■ **What needs to be done**
Report every line in the listing that contains the string "object".

===== Material to process =====

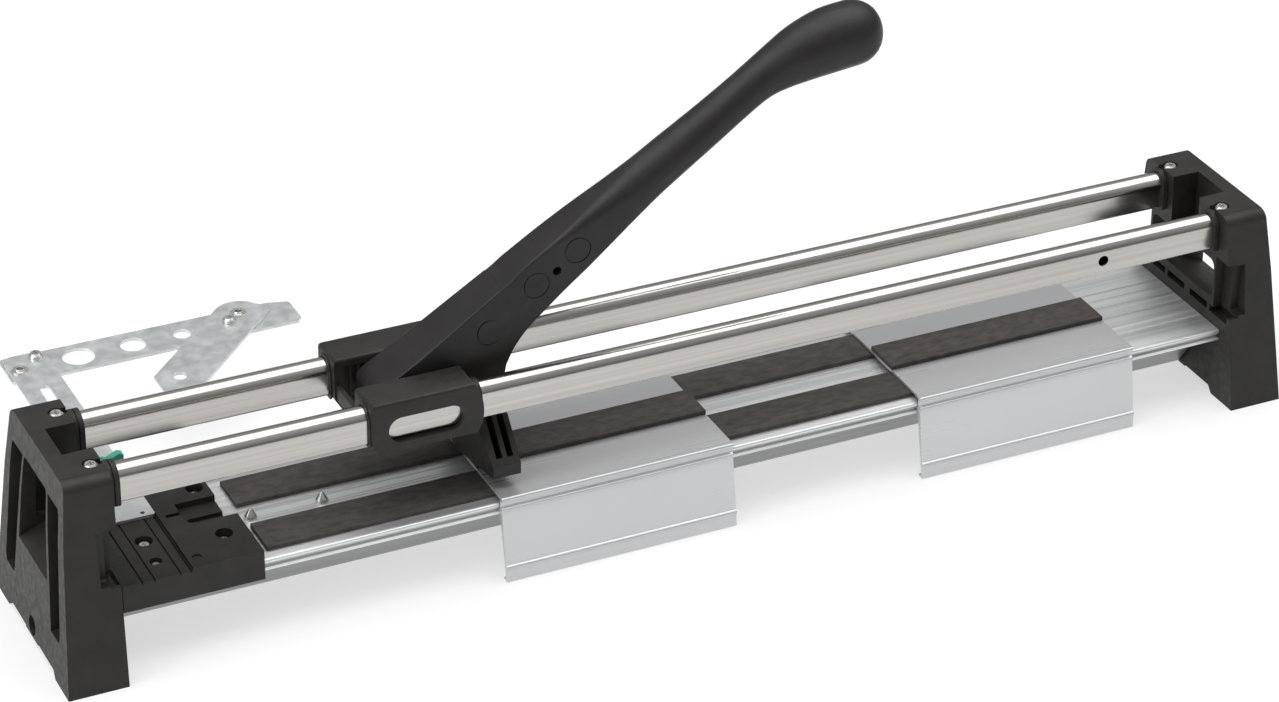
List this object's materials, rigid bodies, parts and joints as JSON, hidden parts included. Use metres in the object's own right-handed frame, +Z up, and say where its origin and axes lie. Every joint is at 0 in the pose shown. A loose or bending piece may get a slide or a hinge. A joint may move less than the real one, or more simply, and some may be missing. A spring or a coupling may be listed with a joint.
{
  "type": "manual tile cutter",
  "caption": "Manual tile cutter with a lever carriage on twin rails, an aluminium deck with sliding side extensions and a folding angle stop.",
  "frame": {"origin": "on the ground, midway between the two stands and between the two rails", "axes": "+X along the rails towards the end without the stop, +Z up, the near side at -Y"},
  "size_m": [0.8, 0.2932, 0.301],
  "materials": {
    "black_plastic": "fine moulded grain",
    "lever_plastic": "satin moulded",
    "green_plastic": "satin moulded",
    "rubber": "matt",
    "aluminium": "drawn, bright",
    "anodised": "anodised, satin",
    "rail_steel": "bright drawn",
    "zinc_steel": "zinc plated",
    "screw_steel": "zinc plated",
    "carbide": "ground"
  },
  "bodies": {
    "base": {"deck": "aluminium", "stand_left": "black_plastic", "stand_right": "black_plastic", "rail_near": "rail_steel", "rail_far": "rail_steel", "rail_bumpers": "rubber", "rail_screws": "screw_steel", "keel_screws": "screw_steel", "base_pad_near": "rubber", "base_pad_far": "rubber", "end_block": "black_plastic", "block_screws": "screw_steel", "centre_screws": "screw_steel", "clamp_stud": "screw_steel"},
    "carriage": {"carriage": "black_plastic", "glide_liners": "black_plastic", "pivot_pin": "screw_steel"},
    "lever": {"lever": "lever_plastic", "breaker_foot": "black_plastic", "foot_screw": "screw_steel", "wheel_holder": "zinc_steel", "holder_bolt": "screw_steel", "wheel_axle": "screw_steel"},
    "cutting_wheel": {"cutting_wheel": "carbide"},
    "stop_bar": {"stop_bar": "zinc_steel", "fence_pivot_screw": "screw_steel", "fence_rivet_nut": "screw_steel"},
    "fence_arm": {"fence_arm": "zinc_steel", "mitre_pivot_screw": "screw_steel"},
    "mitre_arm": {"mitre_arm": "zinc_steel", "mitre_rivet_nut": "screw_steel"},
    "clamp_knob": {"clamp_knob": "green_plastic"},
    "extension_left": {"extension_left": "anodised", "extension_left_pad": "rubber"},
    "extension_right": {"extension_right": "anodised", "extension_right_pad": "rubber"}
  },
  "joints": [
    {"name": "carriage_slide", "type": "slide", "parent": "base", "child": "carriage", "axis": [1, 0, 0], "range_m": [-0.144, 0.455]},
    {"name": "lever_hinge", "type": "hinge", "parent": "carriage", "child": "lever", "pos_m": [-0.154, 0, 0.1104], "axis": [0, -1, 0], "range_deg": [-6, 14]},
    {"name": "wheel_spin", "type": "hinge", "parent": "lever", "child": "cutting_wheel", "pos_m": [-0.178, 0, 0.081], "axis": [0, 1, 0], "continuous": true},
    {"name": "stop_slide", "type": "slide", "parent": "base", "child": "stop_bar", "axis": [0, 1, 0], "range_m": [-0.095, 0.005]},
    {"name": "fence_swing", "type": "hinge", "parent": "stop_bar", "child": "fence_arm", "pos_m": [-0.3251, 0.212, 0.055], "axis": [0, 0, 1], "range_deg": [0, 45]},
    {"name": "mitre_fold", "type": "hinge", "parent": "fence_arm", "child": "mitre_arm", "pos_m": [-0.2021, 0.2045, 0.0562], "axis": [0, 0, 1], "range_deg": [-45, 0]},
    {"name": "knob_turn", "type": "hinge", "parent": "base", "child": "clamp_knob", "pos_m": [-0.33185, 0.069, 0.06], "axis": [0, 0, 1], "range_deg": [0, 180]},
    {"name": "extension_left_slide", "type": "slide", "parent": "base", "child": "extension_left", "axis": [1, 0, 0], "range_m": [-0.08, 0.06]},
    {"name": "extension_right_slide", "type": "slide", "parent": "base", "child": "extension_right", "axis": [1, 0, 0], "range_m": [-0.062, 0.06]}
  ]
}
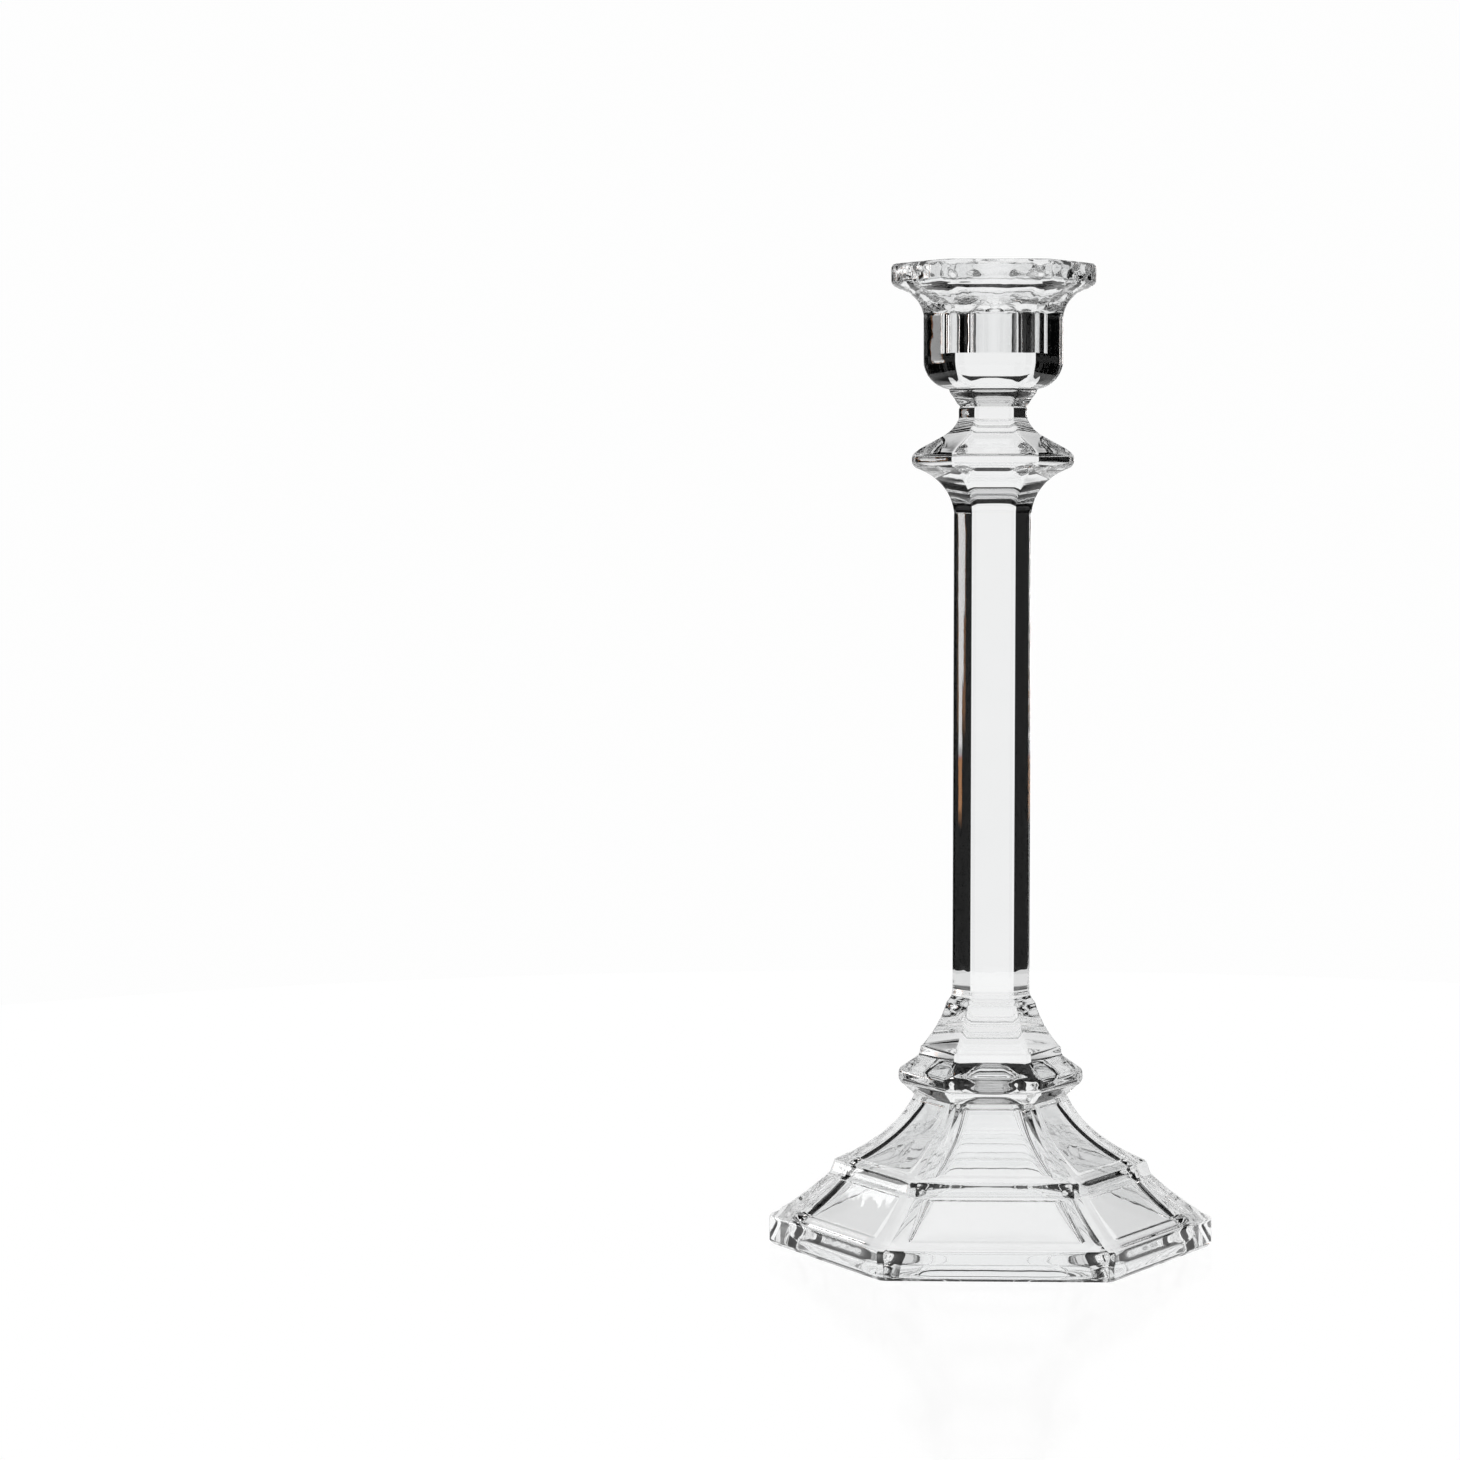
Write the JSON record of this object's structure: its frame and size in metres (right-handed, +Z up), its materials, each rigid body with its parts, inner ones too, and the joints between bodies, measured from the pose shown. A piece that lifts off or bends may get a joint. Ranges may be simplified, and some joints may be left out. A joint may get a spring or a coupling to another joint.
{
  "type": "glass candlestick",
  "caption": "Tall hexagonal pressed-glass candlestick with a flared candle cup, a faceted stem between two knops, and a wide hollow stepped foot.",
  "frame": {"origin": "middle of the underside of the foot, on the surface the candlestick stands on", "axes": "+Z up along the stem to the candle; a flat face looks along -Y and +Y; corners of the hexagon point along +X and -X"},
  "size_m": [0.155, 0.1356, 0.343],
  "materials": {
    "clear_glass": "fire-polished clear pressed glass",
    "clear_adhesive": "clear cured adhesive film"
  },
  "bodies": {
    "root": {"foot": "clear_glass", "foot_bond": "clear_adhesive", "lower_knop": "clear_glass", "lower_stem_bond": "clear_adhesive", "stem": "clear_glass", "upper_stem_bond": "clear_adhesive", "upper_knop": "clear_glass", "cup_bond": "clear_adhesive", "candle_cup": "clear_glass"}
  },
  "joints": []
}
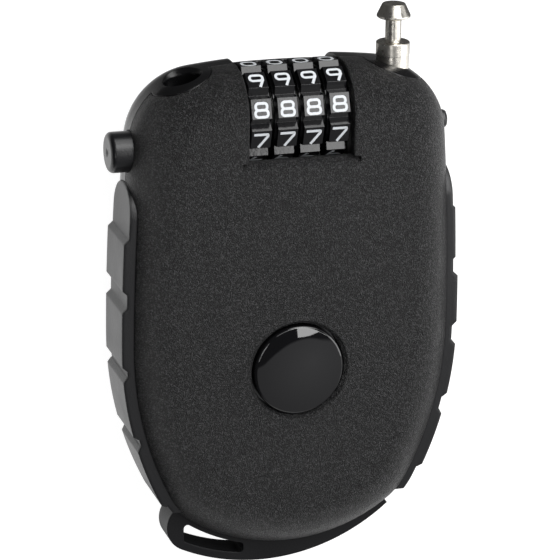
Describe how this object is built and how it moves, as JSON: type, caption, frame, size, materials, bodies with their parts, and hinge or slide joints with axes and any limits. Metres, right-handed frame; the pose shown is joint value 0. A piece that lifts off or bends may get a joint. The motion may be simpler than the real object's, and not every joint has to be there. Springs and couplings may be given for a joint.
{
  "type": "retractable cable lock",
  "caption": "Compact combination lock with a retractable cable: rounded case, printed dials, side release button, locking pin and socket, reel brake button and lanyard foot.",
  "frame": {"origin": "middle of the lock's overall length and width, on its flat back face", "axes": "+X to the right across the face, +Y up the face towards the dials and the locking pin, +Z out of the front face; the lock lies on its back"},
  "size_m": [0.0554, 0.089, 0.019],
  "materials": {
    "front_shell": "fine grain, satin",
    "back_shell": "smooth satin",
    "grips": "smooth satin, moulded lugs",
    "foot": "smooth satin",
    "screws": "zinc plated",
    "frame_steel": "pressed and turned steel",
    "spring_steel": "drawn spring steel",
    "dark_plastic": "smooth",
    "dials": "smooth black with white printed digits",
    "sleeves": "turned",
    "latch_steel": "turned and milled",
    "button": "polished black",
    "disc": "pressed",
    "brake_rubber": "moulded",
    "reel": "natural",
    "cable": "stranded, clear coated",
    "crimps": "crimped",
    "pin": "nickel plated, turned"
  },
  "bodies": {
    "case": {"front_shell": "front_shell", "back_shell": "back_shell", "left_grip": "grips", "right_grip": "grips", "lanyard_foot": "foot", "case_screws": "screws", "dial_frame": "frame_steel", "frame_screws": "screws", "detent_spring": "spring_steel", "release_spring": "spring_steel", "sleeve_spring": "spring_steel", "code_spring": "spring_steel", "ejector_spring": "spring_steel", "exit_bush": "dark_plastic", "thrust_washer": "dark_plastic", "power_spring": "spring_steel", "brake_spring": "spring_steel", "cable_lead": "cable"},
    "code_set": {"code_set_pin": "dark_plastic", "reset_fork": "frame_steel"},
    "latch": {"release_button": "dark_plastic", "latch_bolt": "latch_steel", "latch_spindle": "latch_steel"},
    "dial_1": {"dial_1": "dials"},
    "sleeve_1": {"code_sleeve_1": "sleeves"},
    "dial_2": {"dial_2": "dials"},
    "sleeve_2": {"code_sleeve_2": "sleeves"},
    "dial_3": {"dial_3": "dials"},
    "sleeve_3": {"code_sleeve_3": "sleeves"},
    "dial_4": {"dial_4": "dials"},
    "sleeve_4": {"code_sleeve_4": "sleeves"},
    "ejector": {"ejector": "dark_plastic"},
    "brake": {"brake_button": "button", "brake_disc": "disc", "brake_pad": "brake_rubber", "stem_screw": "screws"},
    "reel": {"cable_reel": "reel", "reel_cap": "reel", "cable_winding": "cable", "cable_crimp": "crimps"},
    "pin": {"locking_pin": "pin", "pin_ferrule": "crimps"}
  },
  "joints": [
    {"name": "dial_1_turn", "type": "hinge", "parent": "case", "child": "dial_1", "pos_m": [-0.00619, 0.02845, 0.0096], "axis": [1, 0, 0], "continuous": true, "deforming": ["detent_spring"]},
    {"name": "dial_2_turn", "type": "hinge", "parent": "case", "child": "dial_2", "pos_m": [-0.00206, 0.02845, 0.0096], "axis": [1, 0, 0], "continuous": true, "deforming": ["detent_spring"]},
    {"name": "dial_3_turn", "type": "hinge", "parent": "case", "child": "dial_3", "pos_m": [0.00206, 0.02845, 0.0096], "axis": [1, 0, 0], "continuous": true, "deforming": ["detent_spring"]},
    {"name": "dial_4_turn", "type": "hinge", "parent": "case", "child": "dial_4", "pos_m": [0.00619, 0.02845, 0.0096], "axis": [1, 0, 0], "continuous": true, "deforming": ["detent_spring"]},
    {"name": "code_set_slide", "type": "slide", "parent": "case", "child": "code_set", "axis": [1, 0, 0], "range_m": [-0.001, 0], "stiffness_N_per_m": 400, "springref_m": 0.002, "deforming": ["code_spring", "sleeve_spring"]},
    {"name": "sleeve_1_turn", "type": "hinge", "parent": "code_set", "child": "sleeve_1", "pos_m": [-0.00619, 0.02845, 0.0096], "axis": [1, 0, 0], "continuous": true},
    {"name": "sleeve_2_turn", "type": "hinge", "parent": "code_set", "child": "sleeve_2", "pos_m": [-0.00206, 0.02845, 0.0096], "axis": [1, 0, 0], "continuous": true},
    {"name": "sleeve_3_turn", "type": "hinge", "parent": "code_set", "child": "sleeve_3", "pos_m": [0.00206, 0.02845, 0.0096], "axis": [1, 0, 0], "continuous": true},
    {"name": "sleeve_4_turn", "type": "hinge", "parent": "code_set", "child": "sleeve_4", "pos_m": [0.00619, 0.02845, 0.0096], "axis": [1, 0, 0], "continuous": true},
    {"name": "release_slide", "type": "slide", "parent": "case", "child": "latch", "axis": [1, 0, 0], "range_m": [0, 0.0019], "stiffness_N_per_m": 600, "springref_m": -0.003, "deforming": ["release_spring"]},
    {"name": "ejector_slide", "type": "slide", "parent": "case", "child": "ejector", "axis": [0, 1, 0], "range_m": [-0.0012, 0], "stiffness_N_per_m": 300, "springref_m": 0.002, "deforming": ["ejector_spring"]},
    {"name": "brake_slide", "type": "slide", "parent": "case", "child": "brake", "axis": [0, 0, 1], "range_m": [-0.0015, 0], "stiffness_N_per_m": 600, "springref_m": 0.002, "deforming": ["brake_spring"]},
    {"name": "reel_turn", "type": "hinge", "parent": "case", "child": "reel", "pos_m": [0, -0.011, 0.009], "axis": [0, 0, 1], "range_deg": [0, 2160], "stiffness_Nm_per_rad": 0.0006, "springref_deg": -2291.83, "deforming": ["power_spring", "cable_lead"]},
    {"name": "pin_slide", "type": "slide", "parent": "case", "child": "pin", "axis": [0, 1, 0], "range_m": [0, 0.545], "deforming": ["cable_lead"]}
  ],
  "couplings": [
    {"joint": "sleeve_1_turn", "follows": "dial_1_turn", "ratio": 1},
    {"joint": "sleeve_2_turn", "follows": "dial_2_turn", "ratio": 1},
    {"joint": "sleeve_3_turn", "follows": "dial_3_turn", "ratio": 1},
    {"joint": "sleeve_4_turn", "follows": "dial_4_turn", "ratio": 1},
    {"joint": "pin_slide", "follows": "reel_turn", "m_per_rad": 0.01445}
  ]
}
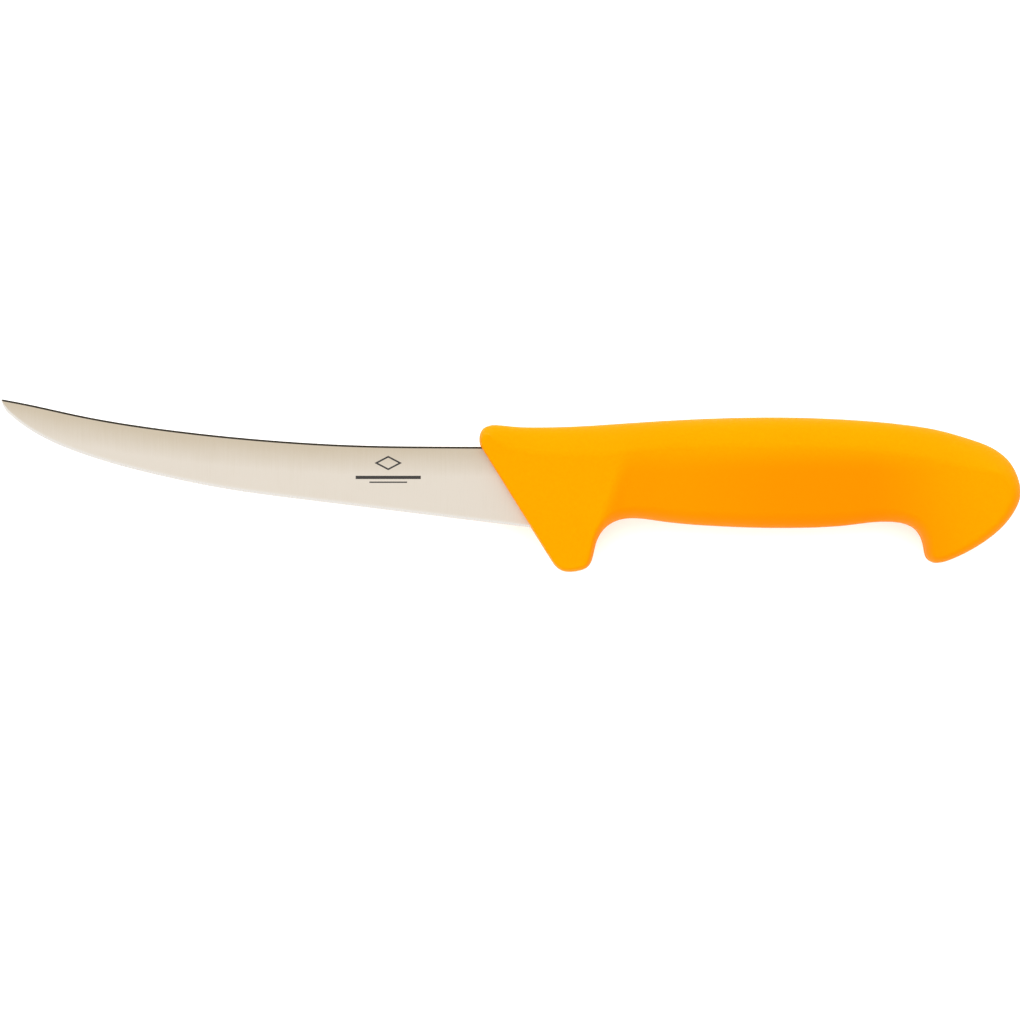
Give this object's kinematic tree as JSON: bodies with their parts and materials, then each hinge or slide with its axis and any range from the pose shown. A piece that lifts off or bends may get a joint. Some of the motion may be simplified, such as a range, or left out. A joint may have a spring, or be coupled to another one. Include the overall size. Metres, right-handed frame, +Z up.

=====

■ **Solution for this problem**
List this object's materials, rigid bodies, parts and joints as JSON, hidden parts included. Use metres in the object's own right-handed frame, +Z up, and say where its origin and axes lie. Every joint is at 0 in the pose shown. A loose or bending piece may get a slide or a hinge. A joint may move less than the real one, or more simply, and some may be missing. A spring or a coupling may be listed with a joint.
Write the JSON record of this object's structure: its frame and size in metres (right-handed, +Z up), its materials, each rigid body with its parts, inner ones too, and the joints between bodies, measured from the pose shown. A piece that lifts off or bends may get a joint. Ranges may be simplified, and some joints may be left out. A joint may get a spring or a coupling to another joint.
Describe how this object is built and how it moves, as JSON: type, caption, frame, size, materials, bodies with their parts, and hinge or slide joints with axes and any limits. Metres, right-handed frame; the pose shown is joint value 0. A piece that lifts off or bends may get a joint. The motion may be simpler than the real object's, and not every joint has to be there. Springs and couplings may be given for a joint.
Give this object's kinematic tree as JSON: bodies with their parts and materials, then each hinge or slide with its axis and any range from the pose shown. A piece that lifts off or bends may get a joint. Some of the motion may be simplified, such as a range, or left out. A joint may have a spring, or be coupled to another one. Include the overall size. Metres, right-handed frame, +Z up.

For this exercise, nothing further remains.